## [AIM]
Present the data once more in exactly its original form.

══════════════════════════════

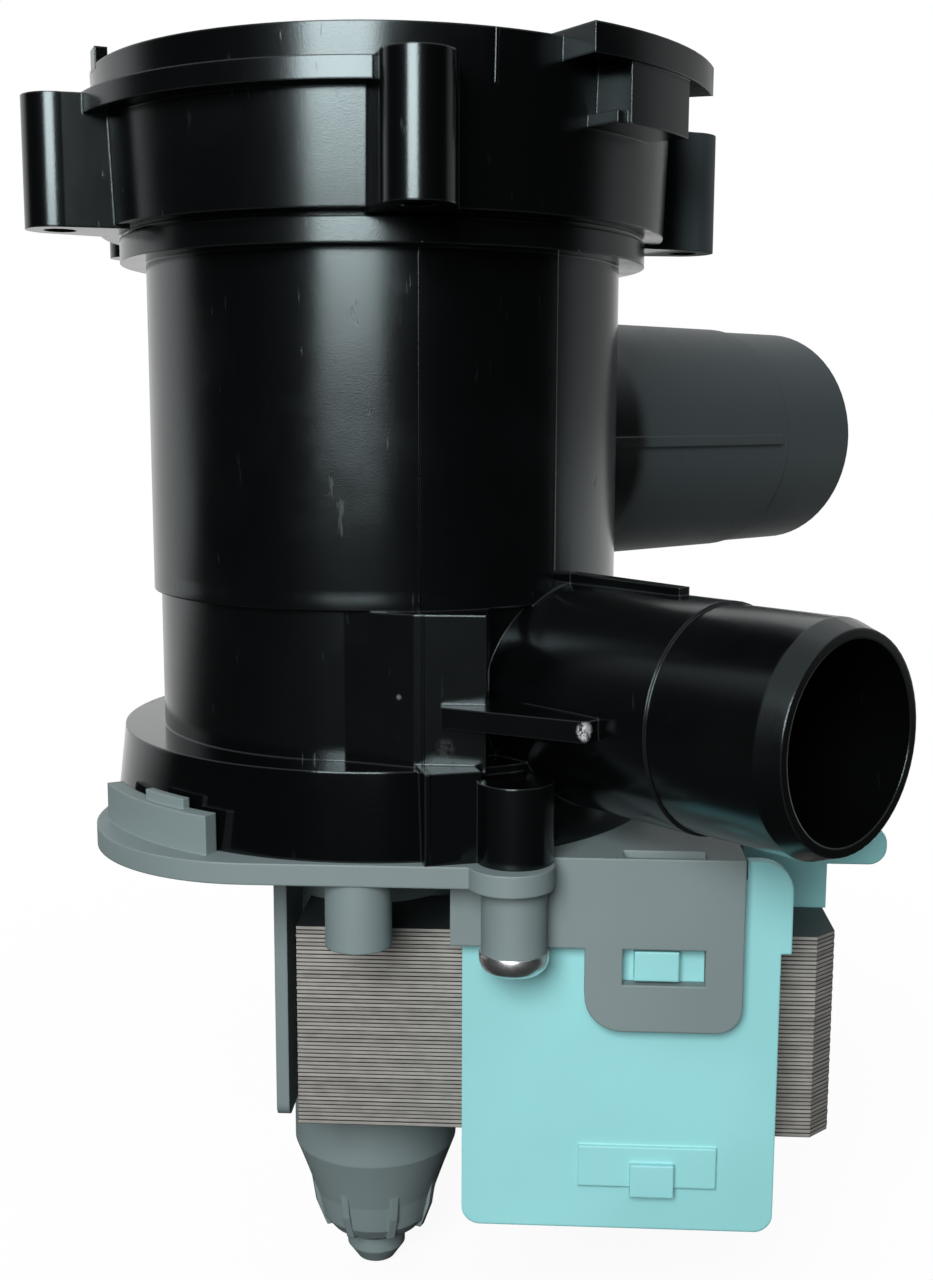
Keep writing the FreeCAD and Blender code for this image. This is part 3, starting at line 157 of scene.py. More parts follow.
# %% A finish under construction
class Look(Graph):
    """A material with its Principled shader; sizes in its methods are in millimetres."""

    def __init__(self, name):
        self.material = bpy.data.materials.new(name)
        self.material.use_nodes = True
        super().__init__(self.material.node_tree, "Object")
        self.shader = self.tree.nodes["Principled BSDF"]

    def set(self, **values):
        for key, value in values.items():
            self.feed(self.shader.inputs[key.replace("_", " ")], value)
        return self

    def current(self, name):
        """What feeds an input of the shader so far."""
        return Value(self, self.shader.inputs[name].links[0].from_socket)

    def noise(self, scale, detail=3.0, roughness=0.5, stretch=None):
        """Cloudy noise; scale is in lumps per metre."""
        place = self.place
        if stretch:
            place = self.node("ShaderNodeMapping", {}, {"Vector": self.place, "Scale": stretch})
        return self.node("ShaderNodeTexNoise", {"noise_dimensions": "3D"}, {
            "Vector": place, "Scale": scale, "Detail": detail, "Roughness": roughness}, "Fac")

    def mix(self, factor, first, second):
        """Two colours mixed; each is a value or a plain colour."""
        return self.node("ShaderNodeMix", {"data_type": "RGBA"}, {
            0: factor, 6: first, 7: second}, 2)

    def rise(self, low, high):
        """Goes from 0 to 1 between two heights above the joint."""
        return self.between(self.axis("Z"), level_at(low), level_at(high))

    def inside(self, radius, soft):
        """1 within radius of the barrel's axis, falling to 0 over soft."""
        x, y = self.axis("X"), self.axis("Y")
        return self.between(x * x + y * y, ((radius + soft) * MM) ** 2, (radius * MM) ** 2)

    def near(self, place, radius, soft):
        """1 within radius of a place, falling to 0 over soft."""
        away = self.node("ShaderNodeVectorMath", {"operation": "DISTANCE"}, {
            0: self.place, 1: place}, "Value")
        return self.between(away, (radius + soft) * MM, radius * MM)

    def soft_edges(self, radius):
        """The normal with every sharp edge rounded off."""
        return self.node("ShaderNodeBevel", {"samples": 6}, {"Radius": radius * MM})

    def edge(self, radius):
        """1 on edges, 0 on open faces."""
        true = self.node("ShaderNodeNewGeometry", {}, {}, "Normal")
        same = self.node("ShaderNodeVectorMath", {"operation": "DOT_PRODUCT"}, {
            0: self.soft_edges(radius), 1: true}, "Value")
        return self.between(same, 0.995, 0.85)

    def relief(self, height, depth, rounding=0.0):
        """A bump from a height, over edges that are rounded by so much."""
        values = {"Height": height, "Distance": depth * MM, "Strength": 1.0}
        if rounding:
            values["Normal"] = self.soft_edges(rounding)
        return self.set(Normal=self.node("ShaderNodeBump", {}, values))


print("Look can:", [name for name, thing in vars(Look).items() if callable(thing)])

# %% [markdown]
# ## Black moulded plastic
# The housing is filled polypropylene from a polished mould: nearly black, with a soft, slightly
# cool sheen. Handling leaves it with dull patches, faint smears and short scratches, which show
# only where light grazes it, so they go into the roughness and a very low bump and hardly into the
# colour. The foot of the housing is hidden in the machine and keeps its polish.

# %% Housing black
FOOT_TOP, FIRST_HANDLED = 10.0, 18.0
SKIN_DEPTH, SKIN_ROUNDING = 0.018, 0.32
COOL_SHEEN = (0.80, 0.97, 1.0, 1)
WORN_EDGE = (0.050, 0.054, 0.058, 1)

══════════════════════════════

## [RESPONSE]
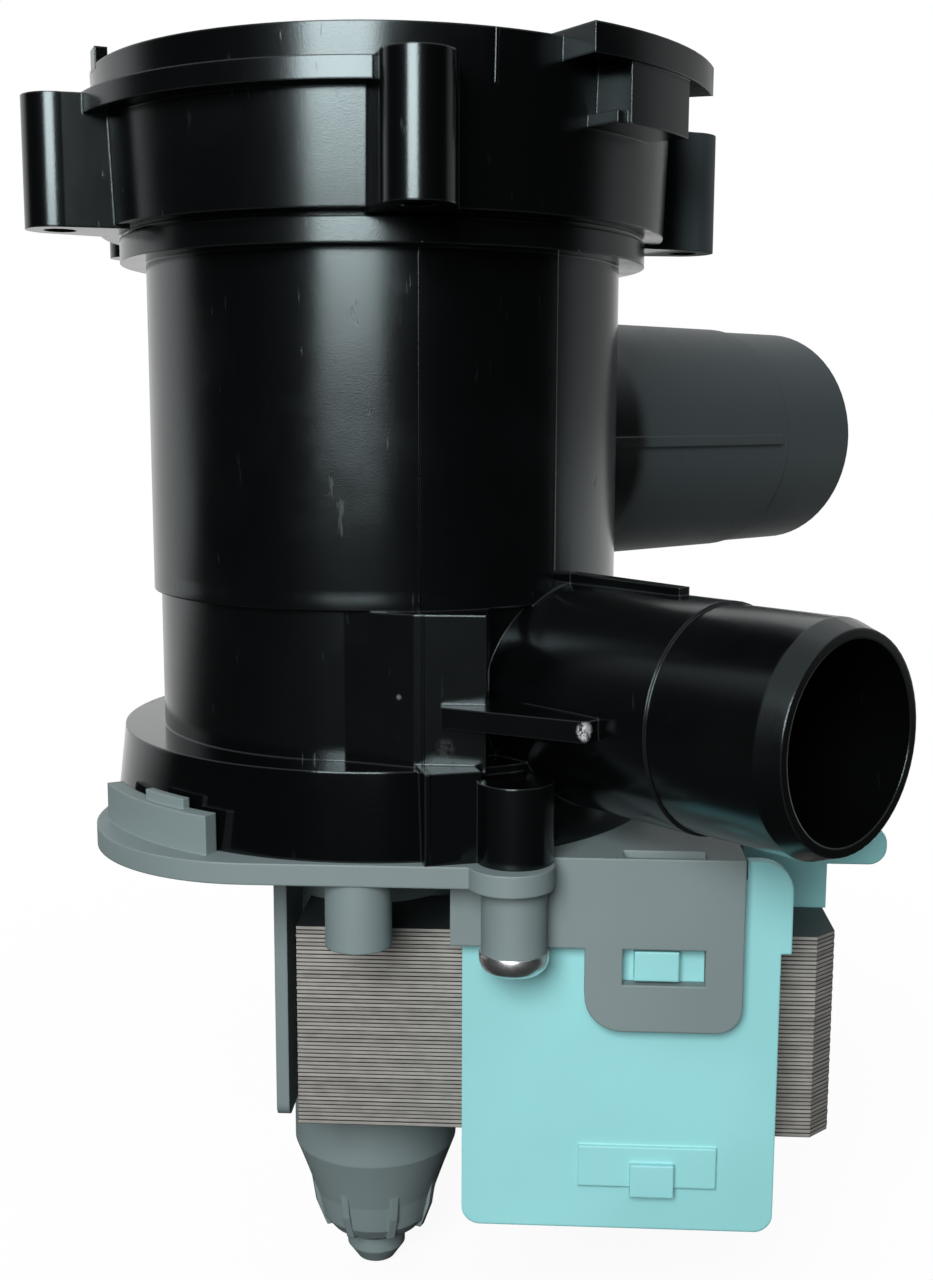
Keep writing the FreeCAD and Blender code for this image. This is part 3, starting at line 157 of scene.py. More parts follow.
# %% A finish under construction
class Look(Graph):
    """A material with its Principled shader; sizes in its methods are in millimetres."""

    def __init__(self, name):
        self.material = bpy.data.materials.new(name)
        self.material.use_nodes = True
        super().__init__(self.material.node_tree, "Object")
        self.shader = self.tree.nodes["Principled BSDF"]

    def set(self, **values):
        for key, value in values.items():
            self.feed(self.shader.inputs[key.replace("_", " ")], value)
        return self

    def current(self, name):
        """What feeds an input of the shader so far."""
        return Value(self, self.shader.inputs[name].links[0].from_socket)

    def noise(self, scale, detail=3.0, roughness=0.5, stretch=None):
        """Cloudy noise; scale is in lumps per metre."""
        place = self.place
        if stretch:
            place = self.node("ShaderNodeMapping", {}, {"Vector": self.place, "Scale": stretch})
        return self.node("ShaderNodeTexNoise", {"noise_dimensions": "3D"}, {
            "Vector": place, "Scale": scale, "Detail": detail, "Roughness": roughness}, "Fac")

    def mix(self, factor, first, second):
        """Two colours mixed; each is a value or a plain colour."""
        return self.node("ShaderNodeMix", {"data_type": "RGBA"}, {
            0: factor, 6: first, 7: second}, 2)

    def rise(self, low, high):
        """Goes from 0 to 1 between two heights above the joint."""
        return self.between(self.axis("Z"), level_at(low), level_at(high))

    def inside(self, radius, soft):
        """1 within radius of the barrel's axis, falling to 0 over soft."""
        x, y = self.axis("X"), self.axis("Y")
        return self.between(x * x + y * y, ((radius + soft) * MM) ** 2, (radius * MM) ** 2)

    def near(self, place, radius, soft):
        """1 within radius of a place, falling to 0 over soft."""
        away = self.node("ShaderNodeVectorMath", {"operation": "DISTANCE"}, {
            0: self.place, 1: place}, "Value")
        return self.between(away, (radius + soft) * MM, radius * MM)

    def soft_edges(self, radius):
        """The normal with every sharp edge rounded off."""
        return self.node("ShaderNodeBevel", {"samples": 6}, {"Radius": radius * MM})

    def edge(self, radius):
        """1 on edges, 0 on open faces."""
        true = self.node("ShaderNodeNewGeometry", {}, {}, "Normal")
        same = self.node("ShaderNodeVectorMath", {"operation": "DOT_PRODUCT"}, {
            0: self.soft_edges(radius), 1: true}, "Value")
        return self.between(same, 0.995, 0.85)

    def relief(self, height, depth, rounding=0.0):
        """A bump from a height, over edges that are rounded by so much."""
        values = {"Height": height, "Distance": depth * MM, "Strength": 1.0}
        if rounding:
            values["Normal"] = self.soft_edges(rounding)
        return self.set(Normal=self.node("ShaderNodeBump", {}, values))


print("Look can:", [name for name, thing in vars(Look).items() if callable(thing)])

# %% [markdown]
# ## Black moulded plastic
# The housing is filled polypropylene from a polished mould: nearly black, with a soft, slightly
# cool sheen. Handling leaves it with dull patches, faint smears and short scratches, which show
# only where light grazes it, so they go into the roughness and a very low bump and hardly into the
# colour. The foot of the housing is hidden in the machine and keeps its polish.

# %% Housing black
FOOT_TOP, FIRST_HANDLED = 10.0, 18.0
SKIN_DEPTH, SKIN_ROUNDING = 0.018, 0.32
COOL_SHEEN = (0.80, 0.97, 1.0, 1)
WORN_EDGE = (0.050, 0.054, 0.058, 1)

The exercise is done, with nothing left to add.